■ WHAT IS NEEDED
Can you reproduce the data beneath, keeping every line exact?

■ RAW DATA
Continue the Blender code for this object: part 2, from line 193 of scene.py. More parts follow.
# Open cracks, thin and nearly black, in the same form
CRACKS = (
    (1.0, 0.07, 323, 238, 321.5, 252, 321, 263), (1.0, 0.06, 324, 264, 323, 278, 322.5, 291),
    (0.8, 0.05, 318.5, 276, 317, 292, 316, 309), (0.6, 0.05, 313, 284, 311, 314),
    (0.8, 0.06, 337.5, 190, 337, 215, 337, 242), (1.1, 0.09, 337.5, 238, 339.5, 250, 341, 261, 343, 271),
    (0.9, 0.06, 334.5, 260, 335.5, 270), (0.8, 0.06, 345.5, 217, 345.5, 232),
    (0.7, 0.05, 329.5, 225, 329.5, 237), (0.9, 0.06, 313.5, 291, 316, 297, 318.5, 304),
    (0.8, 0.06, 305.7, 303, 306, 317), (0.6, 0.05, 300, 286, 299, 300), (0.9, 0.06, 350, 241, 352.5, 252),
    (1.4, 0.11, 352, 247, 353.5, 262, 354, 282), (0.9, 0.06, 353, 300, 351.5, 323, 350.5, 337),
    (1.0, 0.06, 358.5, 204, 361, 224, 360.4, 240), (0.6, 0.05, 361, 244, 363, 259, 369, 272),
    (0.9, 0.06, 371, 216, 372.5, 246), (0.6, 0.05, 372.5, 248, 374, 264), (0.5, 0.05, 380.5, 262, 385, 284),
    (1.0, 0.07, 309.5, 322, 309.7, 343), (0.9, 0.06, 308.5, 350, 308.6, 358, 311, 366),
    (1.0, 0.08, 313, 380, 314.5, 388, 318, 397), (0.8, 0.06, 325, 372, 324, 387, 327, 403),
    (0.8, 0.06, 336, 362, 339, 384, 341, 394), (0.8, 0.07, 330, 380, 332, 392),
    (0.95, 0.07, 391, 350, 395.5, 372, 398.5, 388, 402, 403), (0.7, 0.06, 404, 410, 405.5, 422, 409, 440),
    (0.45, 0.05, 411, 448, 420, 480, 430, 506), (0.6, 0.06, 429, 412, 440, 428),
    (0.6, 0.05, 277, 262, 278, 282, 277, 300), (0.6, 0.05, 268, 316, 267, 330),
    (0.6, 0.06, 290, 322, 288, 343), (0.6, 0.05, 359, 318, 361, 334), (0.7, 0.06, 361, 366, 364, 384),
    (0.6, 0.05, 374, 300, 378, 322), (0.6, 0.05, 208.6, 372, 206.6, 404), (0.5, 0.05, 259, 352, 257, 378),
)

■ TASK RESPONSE
Continue the Blender code for this object: part 2, from line 193 of scene.py. More parts follow.
# Open cracks, thin and nearly black, in the same form
CRACKS = (
    (1.0, 0.07, 323, 238, 321.5, 252, 321, 263), (1.0, 0.06, 324, 264, 323, 278, 322.5, 291),
    (0.8, 0.05, 318.5, 276, 317, 292, 316, 309), (0.6, 0.05, 313, 284, 311, 314),
    (0.8, 0.06, 337.5, 190, 337, 215, 337, 242), (1.1, 0.09, 337.5, 238, 339.5, 250, 341, 261, 343, 271),
    (0.9, 0.06, 334.5, 260, 335.5, 270), (0.8, 0.06, 345.5, 217, 345.5, 232),
    (0.7, 0.05, 329.5, 225, 329.5, 237), (0.9, 0.06, 313.5, 291, 316, 297, 318.5, 304),
    (0.8, 0.06, 305.7, 303, 306, 317), (0.6, 0.05, 300, 286, 299, 300), (0.9, 0.06, 350, 241, 352.5, 252),
    (1.4, 0.11, 352, 247, 353.5, 262, 354, 282), (0.9, 0.06, 353, 300, 351.5, 323, 350.5, 337),
    (1.0, 0.06, 358.5, 204, 361, 224, 360.4, 240), (0.6, 0.05, 361, 244, 363, 259, 369, 272),
    (0.9, 0.06, 371, 216, 372.5, 246), (0.6, 0.05, 372.5, 248, 374, 264), (0.5, 0.05, 380.5, 262, 385, 284),
    (1.0, 0.07, 309.5, 322, 309.7, 343), (0.9, 0.06, 308.5, 350, 308.6, 358, 311, 366),
    (1.0, 0.08, 313, 380, 314.5, 388, 318, 397), (0.8, 0.06, 325, 372, 324, 387, 327, 403),
    (0.8, 0.06, 336, 362, 339, 384, 341, 394), (0.8, 0.07, 330, 380, 332, 392),
    (0.95, 0.07, 391, 350, 395.5, 372, 398.5, 388, 402, 403), (0.7, 0.06, 404, 410, 405.5, 422, 409, 440),
    (0.45, 0.05, 411, 448, 420, 480, 430, 506), (0.6, 0.06, 429, 412, 440, 428),
    (0.6, 0.05, 277, 262, 278, 282, 277, 300), (0.6, 0.05, 268, 316, 267, 330),
    (0.6, 0.06, 290, 322, 288, 343), (0.6, 0.05, 359, 318, 361, 334), (0.7, 0.06, 361, 366, 364, 384),
    (0.6, 0.05, 374, 300, 378, 322), (0.6, 0.05, 208.6, 372, 206.6, 404), (0.5, 0.05, 259, 352, 257, 378),
)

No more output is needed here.